DATASET ROWS:
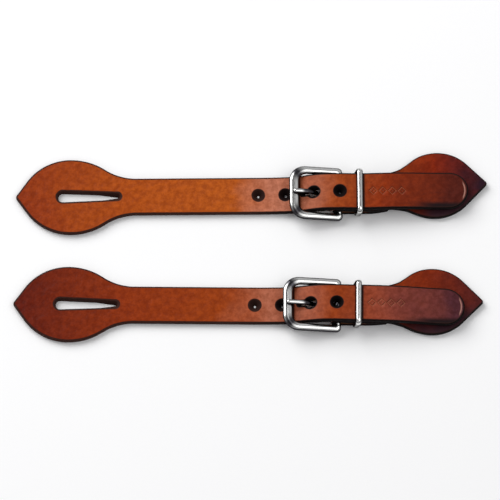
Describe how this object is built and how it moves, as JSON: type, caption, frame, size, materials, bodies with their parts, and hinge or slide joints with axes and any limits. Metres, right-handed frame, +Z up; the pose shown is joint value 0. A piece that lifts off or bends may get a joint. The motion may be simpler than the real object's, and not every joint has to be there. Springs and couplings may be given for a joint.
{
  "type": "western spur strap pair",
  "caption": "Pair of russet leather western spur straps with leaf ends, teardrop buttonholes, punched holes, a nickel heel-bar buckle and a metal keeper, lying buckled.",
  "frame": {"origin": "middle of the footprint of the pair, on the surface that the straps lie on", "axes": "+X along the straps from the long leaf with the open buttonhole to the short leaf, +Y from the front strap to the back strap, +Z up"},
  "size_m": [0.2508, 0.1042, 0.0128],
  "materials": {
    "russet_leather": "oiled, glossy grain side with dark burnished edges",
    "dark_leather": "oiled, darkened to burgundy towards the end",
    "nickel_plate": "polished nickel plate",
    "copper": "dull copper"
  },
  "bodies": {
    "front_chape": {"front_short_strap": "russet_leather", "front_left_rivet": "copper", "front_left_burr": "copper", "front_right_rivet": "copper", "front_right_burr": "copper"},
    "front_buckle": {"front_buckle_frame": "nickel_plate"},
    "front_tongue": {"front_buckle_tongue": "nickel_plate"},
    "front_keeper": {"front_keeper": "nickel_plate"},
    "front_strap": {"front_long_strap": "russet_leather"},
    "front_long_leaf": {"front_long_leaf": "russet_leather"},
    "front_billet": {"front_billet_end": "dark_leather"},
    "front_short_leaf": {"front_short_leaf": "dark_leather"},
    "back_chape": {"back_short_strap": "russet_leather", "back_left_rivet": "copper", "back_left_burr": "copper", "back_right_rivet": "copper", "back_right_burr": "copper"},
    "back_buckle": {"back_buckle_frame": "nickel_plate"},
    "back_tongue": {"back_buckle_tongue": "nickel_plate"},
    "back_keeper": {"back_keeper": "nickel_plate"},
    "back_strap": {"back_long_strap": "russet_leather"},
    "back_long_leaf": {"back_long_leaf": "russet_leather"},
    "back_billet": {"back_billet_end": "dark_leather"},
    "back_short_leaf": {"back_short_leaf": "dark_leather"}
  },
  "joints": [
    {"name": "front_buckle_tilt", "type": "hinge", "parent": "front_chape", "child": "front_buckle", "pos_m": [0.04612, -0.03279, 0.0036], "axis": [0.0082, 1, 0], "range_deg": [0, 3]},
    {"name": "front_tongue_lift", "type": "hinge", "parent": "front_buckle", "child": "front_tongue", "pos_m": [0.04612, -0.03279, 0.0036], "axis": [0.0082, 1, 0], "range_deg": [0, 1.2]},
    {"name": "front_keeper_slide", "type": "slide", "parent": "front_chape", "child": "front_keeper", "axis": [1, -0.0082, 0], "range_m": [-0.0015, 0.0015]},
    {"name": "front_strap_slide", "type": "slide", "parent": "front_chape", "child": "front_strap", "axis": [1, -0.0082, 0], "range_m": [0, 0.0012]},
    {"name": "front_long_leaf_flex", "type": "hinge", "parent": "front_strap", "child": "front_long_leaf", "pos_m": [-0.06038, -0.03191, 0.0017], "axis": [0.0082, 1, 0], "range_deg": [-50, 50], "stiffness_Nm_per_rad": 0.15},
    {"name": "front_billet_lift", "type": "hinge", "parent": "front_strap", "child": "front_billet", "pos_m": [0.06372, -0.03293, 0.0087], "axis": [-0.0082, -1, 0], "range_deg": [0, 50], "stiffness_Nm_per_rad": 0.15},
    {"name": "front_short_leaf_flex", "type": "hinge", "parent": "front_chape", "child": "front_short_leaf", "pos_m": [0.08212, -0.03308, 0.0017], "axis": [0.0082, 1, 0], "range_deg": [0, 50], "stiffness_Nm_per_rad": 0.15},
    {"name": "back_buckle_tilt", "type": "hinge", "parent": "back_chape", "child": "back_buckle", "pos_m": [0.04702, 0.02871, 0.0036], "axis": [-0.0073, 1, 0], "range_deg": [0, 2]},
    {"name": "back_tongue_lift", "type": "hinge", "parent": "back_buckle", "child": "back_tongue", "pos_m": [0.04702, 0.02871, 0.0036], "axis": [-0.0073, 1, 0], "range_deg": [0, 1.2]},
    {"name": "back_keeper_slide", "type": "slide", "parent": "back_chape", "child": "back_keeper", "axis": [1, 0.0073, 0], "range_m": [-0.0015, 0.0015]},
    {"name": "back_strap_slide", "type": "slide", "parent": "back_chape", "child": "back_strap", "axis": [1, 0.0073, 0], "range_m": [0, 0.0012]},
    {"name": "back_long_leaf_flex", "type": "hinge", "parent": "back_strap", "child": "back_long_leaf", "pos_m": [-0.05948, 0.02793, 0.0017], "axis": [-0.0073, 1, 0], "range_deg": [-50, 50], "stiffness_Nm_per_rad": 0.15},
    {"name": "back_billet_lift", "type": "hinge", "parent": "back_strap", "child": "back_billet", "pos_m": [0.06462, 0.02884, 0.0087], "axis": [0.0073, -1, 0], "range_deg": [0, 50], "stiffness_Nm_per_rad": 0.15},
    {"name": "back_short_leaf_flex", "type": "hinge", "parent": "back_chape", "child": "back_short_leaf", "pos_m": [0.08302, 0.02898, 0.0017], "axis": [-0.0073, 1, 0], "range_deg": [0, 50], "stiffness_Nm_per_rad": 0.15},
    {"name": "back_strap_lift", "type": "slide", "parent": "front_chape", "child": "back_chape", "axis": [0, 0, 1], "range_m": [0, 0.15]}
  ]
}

...

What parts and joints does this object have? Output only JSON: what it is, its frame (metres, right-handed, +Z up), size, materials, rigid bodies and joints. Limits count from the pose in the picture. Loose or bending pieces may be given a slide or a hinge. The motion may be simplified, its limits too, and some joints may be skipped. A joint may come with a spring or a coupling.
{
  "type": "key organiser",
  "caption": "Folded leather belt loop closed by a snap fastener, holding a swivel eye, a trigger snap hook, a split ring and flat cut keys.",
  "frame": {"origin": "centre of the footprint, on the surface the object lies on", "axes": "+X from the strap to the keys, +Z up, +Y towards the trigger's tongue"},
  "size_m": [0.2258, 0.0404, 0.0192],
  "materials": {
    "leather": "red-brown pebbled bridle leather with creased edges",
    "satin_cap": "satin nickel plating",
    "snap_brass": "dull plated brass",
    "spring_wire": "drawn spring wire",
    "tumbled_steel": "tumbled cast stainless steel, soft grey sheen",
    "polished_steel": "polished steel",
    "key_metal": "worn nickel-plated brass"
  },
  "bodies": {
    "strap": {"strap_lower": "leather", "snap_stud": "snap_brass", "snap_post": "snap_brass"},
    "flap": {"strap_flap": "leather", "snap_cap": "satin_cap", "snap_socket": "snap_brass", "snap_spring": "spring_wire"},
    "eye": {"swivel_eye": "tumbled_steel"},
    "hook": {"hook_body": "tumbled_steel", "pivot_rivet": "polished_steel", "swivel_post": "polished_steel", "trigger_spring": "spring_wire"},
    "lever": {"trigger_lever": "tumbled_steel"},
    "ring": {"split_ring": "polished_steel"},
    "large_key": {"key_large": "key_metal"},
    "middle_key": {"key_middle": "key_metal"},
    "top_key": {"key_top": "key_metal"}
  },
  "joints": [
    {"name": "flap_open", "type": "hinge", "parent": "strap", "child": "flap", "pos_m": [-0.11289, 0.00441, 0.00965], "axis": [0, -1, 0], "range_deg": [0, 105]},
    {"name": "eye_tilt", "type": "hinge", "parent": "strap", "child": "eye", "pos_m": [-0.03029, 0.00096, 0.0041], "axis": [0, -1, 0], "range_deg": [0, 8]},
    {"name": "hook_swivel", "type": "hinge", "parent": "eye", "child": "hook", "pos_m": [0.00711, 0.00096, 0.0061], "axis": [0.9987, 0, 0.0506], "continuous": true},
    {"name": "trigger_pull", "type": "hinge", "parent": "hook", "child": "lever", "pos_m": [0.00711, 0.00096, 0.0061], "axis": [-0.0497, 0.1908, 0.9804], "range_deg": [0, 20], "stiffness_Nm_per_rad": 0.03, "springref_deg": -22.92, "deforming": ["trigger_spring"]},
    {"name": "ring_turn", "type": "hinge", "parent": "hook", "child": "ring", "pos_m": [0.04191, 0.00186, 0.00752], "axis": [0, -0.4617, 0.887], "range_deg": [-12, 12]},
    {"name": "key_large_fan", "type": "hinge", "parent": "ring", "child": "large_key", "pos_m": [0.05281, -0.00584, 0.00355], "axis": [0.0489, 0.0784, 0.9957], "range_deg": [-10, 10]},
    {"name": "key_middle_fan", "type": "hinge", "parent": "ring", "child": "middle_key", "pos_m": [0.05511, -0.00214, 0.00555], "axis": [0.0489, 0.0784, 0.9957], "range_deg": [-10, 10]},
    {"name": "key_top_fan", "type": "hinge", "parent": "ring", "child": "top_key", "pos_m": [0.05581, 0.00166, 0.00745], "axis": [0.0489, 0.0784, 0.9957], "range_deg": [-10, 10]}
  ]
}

---

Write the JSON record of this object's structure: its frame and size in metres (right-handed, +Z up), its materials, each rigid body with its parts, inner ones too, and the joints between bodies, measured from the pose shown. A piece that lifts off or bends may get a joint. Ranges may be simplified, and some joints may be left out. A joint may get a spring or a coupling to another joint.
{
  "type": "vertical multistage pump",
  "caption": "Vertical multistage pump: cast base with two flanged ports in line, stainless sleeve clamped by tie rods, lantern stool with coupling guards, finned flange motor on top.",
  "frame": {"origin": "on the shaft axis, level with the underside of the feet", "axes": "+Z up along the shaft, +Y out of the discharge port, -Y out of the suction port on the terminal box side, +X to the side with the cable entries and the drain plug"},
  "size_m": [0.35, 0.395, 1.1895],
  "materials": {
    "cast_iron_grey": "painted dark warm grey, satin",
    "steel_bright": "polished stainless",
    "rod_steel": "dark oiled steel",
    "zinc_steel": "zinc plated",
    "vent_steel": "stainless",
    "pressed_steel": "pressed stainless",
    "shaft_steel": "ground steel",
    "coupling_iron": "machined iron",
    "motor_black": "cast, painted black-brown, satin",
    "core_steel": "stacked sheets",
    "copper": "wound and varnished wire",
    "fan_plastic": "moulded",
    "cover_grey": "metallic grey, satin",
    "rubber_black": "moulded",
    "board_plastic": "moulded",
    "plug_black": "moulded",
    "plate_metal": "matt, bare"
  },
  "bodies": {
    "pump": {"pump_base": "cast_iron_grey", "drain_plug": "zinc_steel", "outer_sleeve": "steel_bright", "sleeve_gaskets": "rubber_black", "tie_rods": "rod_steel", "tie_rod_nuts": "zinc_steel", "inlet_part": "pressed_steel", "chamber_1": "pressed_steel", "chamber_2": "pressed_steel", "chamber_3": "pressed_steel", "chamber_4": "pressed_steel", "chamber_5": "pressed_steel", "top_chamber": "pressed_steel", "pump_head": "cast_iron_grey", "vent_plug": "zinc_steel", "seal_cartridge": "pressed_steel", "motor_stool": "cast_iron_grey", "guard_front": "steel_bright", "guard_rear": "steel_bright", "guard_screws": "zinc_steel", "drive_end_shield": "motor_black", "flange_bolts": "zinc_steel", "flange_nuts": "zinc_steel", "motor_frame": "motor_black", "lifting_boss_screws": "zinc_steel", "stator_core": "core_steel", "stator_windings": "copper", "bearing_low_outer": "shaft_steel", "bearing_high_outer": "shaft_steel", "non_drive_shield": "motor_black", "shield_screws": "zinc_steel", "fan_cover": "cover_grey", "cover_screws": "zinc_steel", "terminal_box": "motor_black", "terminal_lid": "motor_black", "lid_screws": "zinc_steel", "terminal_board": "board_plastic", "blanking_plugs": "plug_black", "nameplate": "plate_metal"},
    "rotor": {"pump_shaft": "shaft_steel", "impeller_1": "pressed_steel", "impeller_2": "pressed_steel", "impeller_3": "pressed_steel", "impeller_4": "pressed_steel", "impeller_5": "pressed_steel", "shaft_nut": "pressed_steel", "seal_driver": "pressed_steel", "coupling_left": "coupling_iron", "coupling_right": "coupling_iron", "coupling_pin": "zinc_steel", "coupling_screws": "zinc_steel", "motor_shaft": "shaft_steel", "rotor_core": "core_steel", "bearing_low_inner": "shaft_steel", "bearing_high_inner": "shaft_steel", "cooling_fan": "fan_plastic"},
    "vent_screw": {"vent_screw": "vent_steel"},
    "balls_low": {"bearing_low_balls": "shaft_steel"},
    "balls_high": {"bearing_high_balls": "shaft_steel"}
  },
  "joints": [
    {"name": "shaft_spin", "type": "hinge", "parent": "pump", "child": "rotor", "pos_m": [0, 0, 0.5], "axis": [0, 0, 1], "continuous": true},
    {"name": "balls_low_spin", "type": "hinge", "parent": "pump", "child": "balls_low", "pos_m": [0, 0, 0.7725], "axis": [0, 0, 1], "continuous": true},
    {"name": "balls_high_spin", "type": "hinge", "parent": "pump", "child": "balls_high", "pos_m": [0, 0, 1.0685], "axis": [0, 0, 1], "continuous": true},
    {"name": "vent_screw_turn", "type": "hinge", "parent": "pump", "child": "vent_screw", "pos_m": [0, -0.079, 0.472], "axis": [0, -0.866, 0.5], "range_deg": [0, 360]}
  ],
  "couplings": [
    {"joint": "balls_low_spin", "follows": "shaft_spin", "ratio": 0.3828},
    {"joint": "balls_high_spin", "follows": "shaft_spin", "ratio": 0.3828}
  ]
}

TASK BRIEF: Using the listing above, return all lines where the word "shown" occurs.

FINISHED EXERCISE:
Describe how this object is built and how it moves, as JSON: type, caption, frame, size, materials, bodies with their parts, and hinge or slide joints with axes and any limits. Metres, right-handed frame, +Z up; the pose shown is joint value 0. A piece that lifts off or bends may get a joint. The motion may be simpler than the real object's, and not every joint has to be there. Springs and couplings may be given for a joint.
Write the JSON record of this object's structure: its frame and size in metres (right-handed, +Z up), its materials, each rigid body with its parts, inner ones too, and the joints between bodies, measured from the pose shown. A piece that lifts off or bends may get a joint. Ranges may be simplified, and some joints may be left out. A joint may get a spring or a coupling to another joint.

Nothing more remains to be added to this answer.